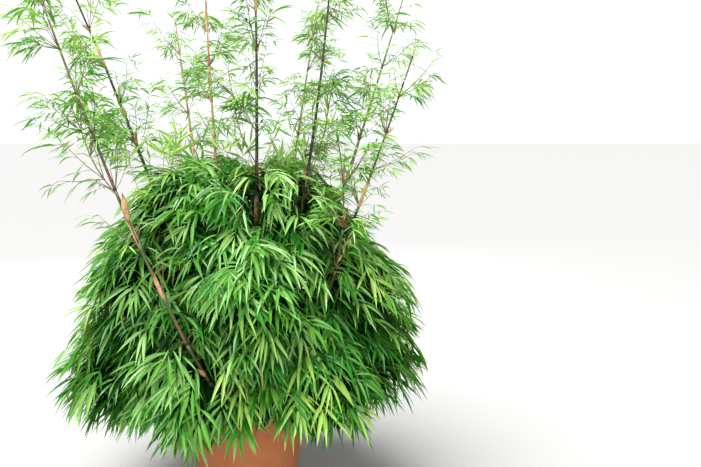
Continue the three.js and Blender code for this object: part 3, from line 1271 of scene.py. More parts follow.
@dataclass
class Leaves:
    """Leaves as rows of arrays, one row each."""

    base: Array
    heading: Array
    face: Array
    length: Array
    width: Array
    droop: Array

    def places(self, shape: LeafShape) -> Array:
        """The vertices of every leaf, as it bends under its own weight.

        Args:
            shape: The leaf's outline.

        Returns:
            An array of leaves by vertices by 3.
        """
        middle, before = self.base.copy(), 0.0
        vertices = []
        for spot, share in zip((0.0, *shape.stations, 1.0), (0.0, *shape.widths, 0.0)):
            half_way = unit(self.heading - UP * (self.droop * (spot + before) / 2)[:, None])
            middle = middle + half_way * (self.length * (spot - before))[:, None]
            heading = unit(self.heading - UP * (self.droop * spot)[:, None])
            face = square_to(self.face, heading)
            aside = np.cross(face, heading)
            half = (self.width * share / 2)[:, None]
            lift = face * half * 2 * shape.fold
            edges = [middle + aside * half + lift, middle, middle - aside * half + lift]
            vertices += edges if share else [middle]
            before = spot
        return np.stack(vertices, axis=1)


@dataclass
class Fan:
    """A leaf fan at the tip of a twig.

    Its axis is the way that the middle leaf points, and its face the way that the leaves' upper sides
    face. Its size is the length of its longest leaf, and its droop is how much the leaves hang.
    """

    tip: Array
    axis: Array
    face: Array
    size: float
    count: int
    droop: float
    tint: Tint
    zone: Zone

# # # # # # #

_Stated problem:_ Can you write out the lines above, from the first one through the one containing "of arrays, one", exactly as they appear and nothing more?

_Solution to this problem:_
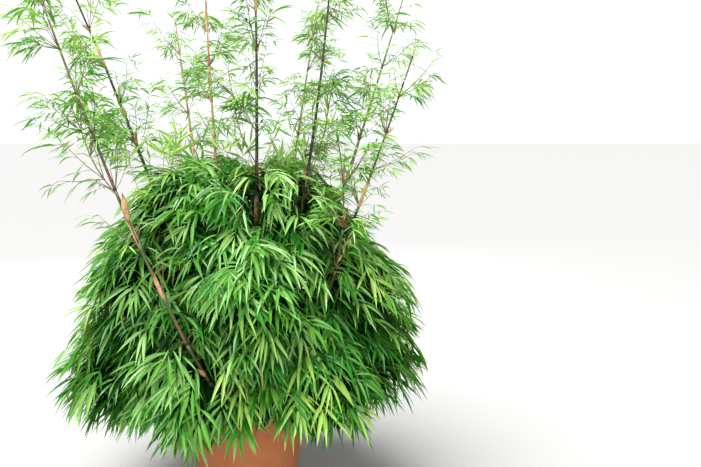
Continue the three.js and Blender code for this object: part 3, from line 1271 of scene.py. More parts follow.
@dataclass
class Leaves:
    """Leaves as rows of arrays, one row each."""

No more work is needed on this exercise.